Reactor: The Tetra Phase

By: Matt Roberts

The Old Fire Station, Manchester
Castlefield Gallery offsite project
6, 13, 20, 27 October

A voice sounds over the Tannoy: “Place the hood over your head, pick up the boiler suit, and a supervisor will take you to your cell.” I stumble through a dimly lit corridor into a dusty jail cell where I remove the hood, and put on the boiler suit. After twenty minutes of waiting I am led away with four others to a room where we are met by a large man wearing a balaclava and aviator shades. “This is not like the outside world,” we are told. If you do well you will go up ... if you do badly you will go down.”

Lined up against a wall our details are taken, and we are assigned numbers: I am number twenty-nine. We are taken to a room where I have to lead the group in a task. I do badly. Blindfolded I am taken down into the dark recesses of the building, and sat on a chair. Ominous music is played to me which subtly transforms into a morose power ballad: “I am a prisoner ... of your eyes,” the songstress exclaims. Suddenly a hand clasps my shoulder, and I am led away, further into the blackness, engulfed by the dead smell of the derelict fire station.

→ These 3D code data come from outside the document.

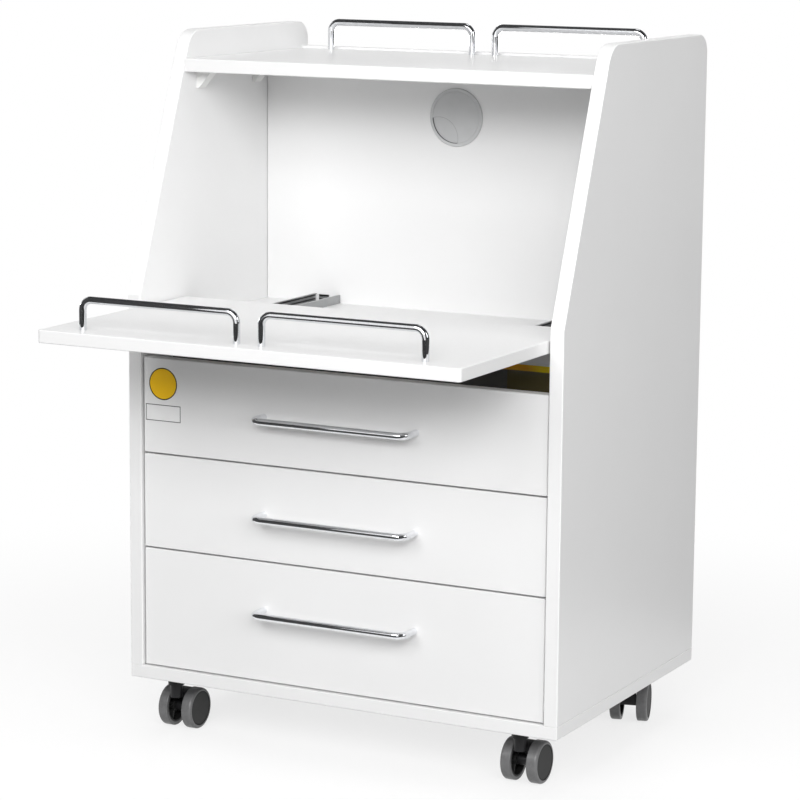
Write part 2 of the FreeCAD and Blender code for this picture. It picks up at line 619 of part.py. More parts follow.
# ---------------------------------------------------------------- mains inlet
def build_inlet():
    """A snap-in mains inlet with three pins, over a rocker switch."""
    outer_w, outer_h = "(inlet_w + 2 * inlet_flange)", "(inlet_h + 2 * inlet_flange)"
    x0, z0 = f"inlet_x - {outer_w} / 2", f"inlet_z - {outer_h} / 2"
    flange = box("inlet_flange_box", outer_w, "inlet_proud", outer_h, x0, REAR, z0)
    shell = box("inlet_shell", "inlet_w - 2 * inlet_play", "inlet_d", "inlet_h - 2 * inlet_play",
                "inlet_x - inlet_w / 2 + inlet_play", f"{REAR} - inlet_d",
                "inlet_z - inlet_h / 2 + inlet_play")
    floor = f"({REAR} + inlet_proud - socket_d)"
    socket_z = "(inlet_z - socket_drop)"
    socket = box("inlet_socket", "socket_w", "socket_d * 2", "socket_h", "inlet_x - socket_w / 2",
                 floor, f"{socket_z} - socket_h / 2")
    rocker_y, rocker_z = f"({REAR} - rocker_sink)", "(inlet_z + rocker_rise)"
    well_l = "(rocker_l + rocker_play * 2)"
    well = cylinder("inlet_well", "rocker_r + rocker_play", well_l, f"inlet_x - {well_l} / 2",
                    rocker_y, rocker_z, along="x")
    body = cut("inlet_cut", fuse("inlet_fused", flange, shell), socket, well)
    pins = [box(f"inlet_pin_{i}", "pin_w", "pin_l", "pin_h",
                f"inlet_x - pin_w / 2 + ({i}) * pin_pitch", f"{floor} - inlet_play",
                f"{socket_z} - pin_h / 2 + ({earth}) * earth_lift")
            for i, earth in ((-1, 0), (0, 1), (1, 0))]
    node(fuse("inlet_with_pins", body, *pins), "mains_inlet")
    drum = cylinder("rocker_drum", "rocker_r", "rocker_l", "inlet_x - rocker_l / 2", rocker_y,
                    rocker_z, along="x")
    trim = box("rocker_trim", "rocker_l * 2", "rocker_r * 2", "rocker_r * 4", "inlet_x - rocker_l",
               f"{REAR} + rocker_proud", f"{rocker_z} - rocker_r * 2")
    node(cut("rocker_cut", drum, trim), "inlet_rocker")


build_inlet()


# ---------------------------------------------------------------- castors
def build_castor(corner, x, y, turn):
    """A twin-wheel castor: plate with stem, swivelling hood with its axle, two wheels.

    It is drawn round its stem with the axle trailing towards +Y, then turned about the stem.
    """
    name = f"castor_{corner}"
    spin = FreeCAD.Rotation(FreeCAD.Vector(0, 0, 1), turn)

    def settle(piece, rotation=spin):
        piece.Placement.Rotation = rotation
        place(piece, x, y, "0")
        return piece

    def across(part, radius, width):
        """A cylinder round the axle, centred between the wheels."""
        return cylinder(f"{name}_{part}", radius, width, f"-({width}) / 2", "castor_trail",
                        "wheel_r", along="x")

    stem_top = "castor_h - stem_foot"
    flange = box(f"{name}_flange", "plate_w", "plate_w", "plate_t", "-plate_w / 2",
                 "-plate_w / 2", "castor_h - plate_t")
    holes = [cylinder(f"{name}_hole_{i}{j}", "plate_hole_d / 2", "plate_t * 3",
                      f"({i}) * plate_pitch / 2", f"({j}) * plate_pitch / 2",
                      "castor_h - plate_t * 2") for i in (-1, 1) for j in (-1, 1)]
    holes.append(cylinder(f"{name}_stem_hole", "stem_d / 2", stem_top, z="stem_foot"))
    plate = cut(f"{name}_plate_cut", flange, *holes)
    stem = cylinder(f"{name}_stem", "stem_d / 2", stem_top, z="stem_foot")
    node(settle(group(f"{name}_plate_group", plate, stem), FreeCAD.Rotation()), f"{name}_plate")

    # The hood: a cowl over the gap between the wheels, a web inside it, and the stem's boss.
    cowl_w = "(wheel_gap - 2 * wheel_play)"
    shell = cut(f"{name}_shell", across("cowl", "cowl_r", cowl_w),
                across("hollow", "cowl_r - cowl_t", "wheel_gap"))
    web = across("web", "cowl_r - cowl_t / 2", "cowl_web")
    below = box(f"{name}_below", "wheel_gap", "cowl_r * 2", "cowl_r", "-wheel_gap / 2",
                "castor_trail - cowl_r", "wheel_r - cowl_r")
    open_front = box(f"{name}_open_front", "wheel_gap", "cowl_r", "cowl_lip", "-wheel_gap / 2",
                     "castor_trail - cowl_r", "wheel_r")
    cowl = cut(f"{name}_cowl_cut", fuse(f"{name}_cowl_fused", shell, web), below, open_front)
    hub = across("hub", "wheel_hub_r", cowl_w)
    boss = cylinder(f"{name}_boss", "stem_d / 2 + stem_wall", "castor_h - plate_t - plate_play - boss_foot",
                    z="boss_foot")
    collar = cylinder(f"{name}_collar", "collar_r", "collar_h",
                      z="castor_h - plate_t - plate_play - collar_h")
    frame = fuse(f"{name}_frame", cowl, hub, boss, collar)
    stem_bore = cylinder(f"{name}_stem_bore", "stem_d / 2 + running_gap", "castor_h",
                         z="stem_foot - stem_play")
    hood = cut(f"{name}_hood_cut", frame, stem_bore, across("axle_bore", "axle_d / 2", "axle_l"))
    axle = across("axle", "axle_d / 2", "axle_l")
    node(settle(group(f"{name}_hood_group", hood, axle)), f"{name}_hood")

    for side, flip in (("left", 180), ("right", 0)):
        halves = build_wheel(f"{name}_wheel_{side}")
        for part in halves:
            part.Placement.Rotation = FreeCAD.Rotation(FreeCAD.Vector(0, 0, 1), flip)
            place(part, "0", "castor_trail", "wheel_r")
        node(settle(group(f"{name}_wheel_{side}_group", *halves)), f"{name}_wheel_{side}")


def build_wheel(name):
    """A moulded core with ribs inside and a soft tread over it, on an axle along X."""
    near, far = "wheel_gap / 2", "(wheel_gap / 2 + wheel_w)"
    bore, rim = "(axle_d / 2 + running_gap)", "(wheel_r - tread_t)"
    bore_end, web = "(axle_l / 2 + wheel_play)", f"({far} - wheel_web)"
    inner, outer = f"({near} + wheel_step)", f"({far} - wheel_cap)"
    core = new_body(f"{name}_core")
    profile = [(inner, bore), (bore_end, bore), (bore_end, "0"), (outer, "0"),
               (outer, f"{rim} - wheel_step * 2"), (f"{outer} - wheel_step", f"{rim} - wheel_step"),
               (f"{outer} - wheel_step", rim), (near, rim), (near, f"{rim} - rib_t"),
               (web, f"{rim} - rib_t"), (web, "wheel_hub_r"), (inner, "wheel_hub_r")]
    revolve(core, polygon(core, "XY_Plane", profile), "X_Axis")
    rib_near, rib_far = f"({near} + rib_t * 2)", f"({web} + wheel_step)"
    rib_low, rib_high = "(wheel_hub_r - wheel_step)", f"({rim} - rib_t / 2)"
    rib = [(rib_near, rib_low), (rib_far, rib_low), (rib_far, rib_high), (rib_near, rib_high)]
    first = pad(core, polygon(core, "XY_Plane", rib, offset="-rib_t / 2"), "rib_t")
    spokes = core.newObject("PartDesign::PolarPattern", f"{name}_spokes")
    spokes.Originals = [first]
    spokes.Axis = (origin_plane(core, "X_Axis"), [""])
    spokes.Angle = 360
    spokes.Occurrences = 5
    core.Tip = spokes

    tread = new_body(f"{name}_tread")
    band = [(near, rim), (far, rim), (far, "wheel_r"), (near, "wheel_r")]
    revolve(tread, polygon(tread, "XY_Plane", band), "X_Axis")
    radius, middle = number("wheel_r"), number(f"{near} + wheel_w / 2")

    def shoulder(edge, outside):
        on_rim = edge.Curve.TypeId == "Part::GeomCircle" and abs(edge.Curve.Radius - radius) < 0.01
        return on_rim and (edge.Curve.Center.x > middle) == outside

    fillet(tread, "tread_r", lambda edge: shoulder(edge, True))
    fillet(tread, "tread_inner_r", lambda edge: shoulder(edge, False))
    return core, tread


LEFT_STEM, RIGHT_STEM = "-width / 2 + castor_left", "width / 2 - castor_right"
FRONT_STEM, REAR_STEM = f"{FRONT} + castor_inset_y", f"{REAR} - castor_inset_y"
build_castor("front_left", LEFT_STEM, FRONT_STEM, 0)
build_castor("front_right", RIGHT_STEM, FRONT_STEM, 0)
build_castor("rear_left", LEFT_STEM, REAR_STEM, 180)
build_castor("rear_right", RIGHT_STEM, REAR_STEM, 195)


# ---------------------------------------------------------------- checks and export
doc.recompute()
failed = [thing.Label for thing in doc.Objects if {"Invalid", "Error"} & set(thing.State)]
if failed:
    raise RuntimeError(f"features failed: {failed}")
for piece in nodes:
    if piece.Shape.isNull() or not piece.Shape.isValid() or not piece.Shape.Solids:
        raise RuntimeError(f"{piece.Label}: its shape is not a valid solid")

os.makedirs("parts", exist_ok=True)
for piece in nodes:
    piece.Shape.exportStep(f"parts/{piece.Label}.step")
print(f"{len(nodes)} nodes written")
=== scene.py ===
"""Looks of the mobile treatment cabinet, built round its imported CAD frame. Metres, +Z up."""

import json
import math

import bpy
from mathutils import Matrix, Vector

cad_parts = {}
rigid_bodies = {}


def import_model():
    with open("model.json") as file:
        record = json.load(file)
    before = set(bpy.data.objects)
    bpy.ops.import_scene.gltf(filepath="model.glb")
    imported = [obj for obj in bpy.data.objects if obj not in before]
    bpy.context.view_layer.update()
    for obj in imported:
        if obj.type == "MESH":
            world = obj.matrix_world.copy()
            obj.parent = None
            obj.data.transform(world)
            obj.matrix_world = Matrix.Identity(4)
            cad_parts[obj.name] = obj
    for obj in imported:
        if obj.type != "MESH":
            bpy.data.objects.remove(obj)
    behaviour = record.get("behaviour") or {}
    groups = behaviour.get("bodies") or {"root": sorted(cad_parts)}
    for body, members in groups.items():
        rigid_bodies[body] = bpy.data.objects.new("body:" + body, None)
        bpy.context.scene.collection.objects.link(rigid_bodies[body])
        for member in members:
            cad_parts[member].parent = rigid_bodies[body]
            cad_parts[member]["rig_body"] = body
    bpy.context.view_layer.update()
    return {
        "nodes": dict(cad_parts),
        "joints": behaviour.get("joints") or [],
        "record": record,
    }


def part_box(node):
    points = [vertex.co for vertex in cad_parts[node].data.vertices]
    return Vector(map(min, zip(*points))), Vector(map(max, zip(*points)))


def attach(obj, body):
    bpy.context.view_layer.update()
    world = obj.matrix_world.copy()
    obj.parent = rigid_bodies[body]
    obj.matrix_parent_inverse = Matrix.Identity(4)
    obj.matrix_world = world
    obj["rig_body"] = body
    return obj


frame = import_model()
NODES = frame["nodes"]

# ---------------------------------------------------------------- camera
CAMERA_AT = Vector((1.52238, -2.86787, 0.97470))
CAMERA_AZIMUTH, CAMERA_ELEVATION, CAMERA_ROLL = (math.radians(a) for a in (27.483, 10.007, 0.479))
CAMERA_LENS = 132.32  # millimetres on a 36 mm sensor


def build_camera():
    sin_a, cos_a = math.sin(CAMERA_AZIMUTH), math.cos(CAMERA_AZIMUTH)
    sin_e, cos_e = math.sin(CAMERA_ELEVATION), math.cos(CAMERA_ELEVATION)
    sin_r, cos_r = math.sin(CAMERA_ROLL), math.cos(CAMERA_ROLL)
    back = Vector((sin_a * cos_e, -cos_a * cos_e, sin_e))
    level = Vector((cos_a, sin_a, 0))
    up = back.cross(level)
    right = level * cos_r + up * sin_r
    top = up * cos_r - level * sin_r
    data = bpy.data.cameras.new("camera")
    data.lens = CAMERA_LENS
    data.clip_end = 50
    camera = bpy.data.objects.new("camera", data)
    camera.matrix_world = Matrix((right, top, back)).transposed().to_4x4()
    camera.location = CAMERA_AT
    bpy.context.scene.collection.objects.link(camera)
    bpy.context.scene.camera = camera


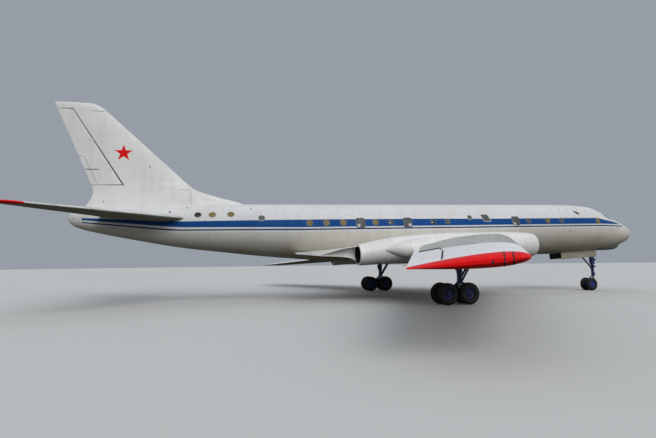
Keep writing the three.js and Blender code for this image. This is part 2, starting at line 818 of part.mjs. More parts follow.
const ELEVATOR = { inner: 1250, outer: 6500, share: 0.7, travel: 25 };
const tailStations = [tailAt(TAIL.start), tailAt(TAIL.tipJoint)];
const tailFull = loft(tailStations.map((station) => wingSection(station)));
const elevatorCut = trailingSurface(tailFull, tailAt, ELEVATOR);
const TAIL_TIP = { shoulder: 220, thinner: 0.35, lead: 200 };
const tailTipStations = [
  tailAt(TAIL.tipJoint + FIT_GAP),
  tailAt(TAIL.tip - TAIL_TIP.shoulder),
  tapered(tailAt(TAIL.tip), TAIL_TIP),
];
const tailPieces = {
  tailplane: { solid: largestPart(cut(elevatorCut.wing, fuselageClear)), color: WHITE },
  elevator: { solid: elevatorCut.surface, color: WHITE },
  tailplane_tip: { solid: loft(tailTipStations.map((station) => wingSection(station))), color: RED },
};
for (const { tag, sign } of SIDES) {
  for (const [name, { solid, color }] of Object.entries(tailPieces)) {
    piece(airframe, `${name}_${tag}`, sign < 0 ? mirrored(solid) : solid, color);
  }
}

// Fuselage pieces, the rear one carrying the rear door
const rearBody = joined(
  cut(fuselageLoft(REAR_SECTIONS), doorRecess(rearDoor, REAR_SECTIONS)),
  cut(doorHinges(rearDoor, false), fuselageLoft(REAR_SECTIONS, -DOOR_HINGE.sunk)),
);
piece(airframe, 'fuselage_nose', noseBody, WHITE);
piece(airframe, 'fuselage_centre', centreBody, WHITE);
piece(airframe, 'fuselage_rear', rearBody, WHITE);
piece(airframe, 'cockpit_glazing', glazing, GLASS, 0.1);
piece(airframe, 'door_front', doorSolid(frontDoor, NOSE_SECTIONS), WHITE);
piece(airframe, 'door_rear', doorSolid(rearDoor, REAR_SECTIONS), WHITE);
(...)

I can hear voices softly chattering around my head, my blindfold is removed and the rest of my team greets me wearing party hats. “Are you having fun?” they ask me constantly. Bearing strange fixed grins, they force feed me cake and lemonade. This is by far the most unsettling experience of the whole project as I wonder what the consequences of not having enough fun may be. Over the next hour we are led upwards and downwards, facing a bewildering array of masonic and militaristic ritual, which engender a deep sense of paranoia. I am taken aside and told I have done well, and must nominate a person within my team who has held us back. I suspect other members of my team have been asked to do the same.

Finally we are taken to a candlelit room on the top floor, where we stand around a chalk pentangle facing an altar. “You are coming to the end of your time here, only four of you will be leavingł One of you will remain,” we are told. Number twenty-eight is accosted and removed from the room, an air of guilt is palpable. After the recitation of a prayer, we are ejected from the building out on to a damp Manchester side street. Chatting in the cosy comfort of the Bull Tavern afterwards a sense of mistrust remains amongst us. It would seem the Tetra Phase doesn’t let you go that easily.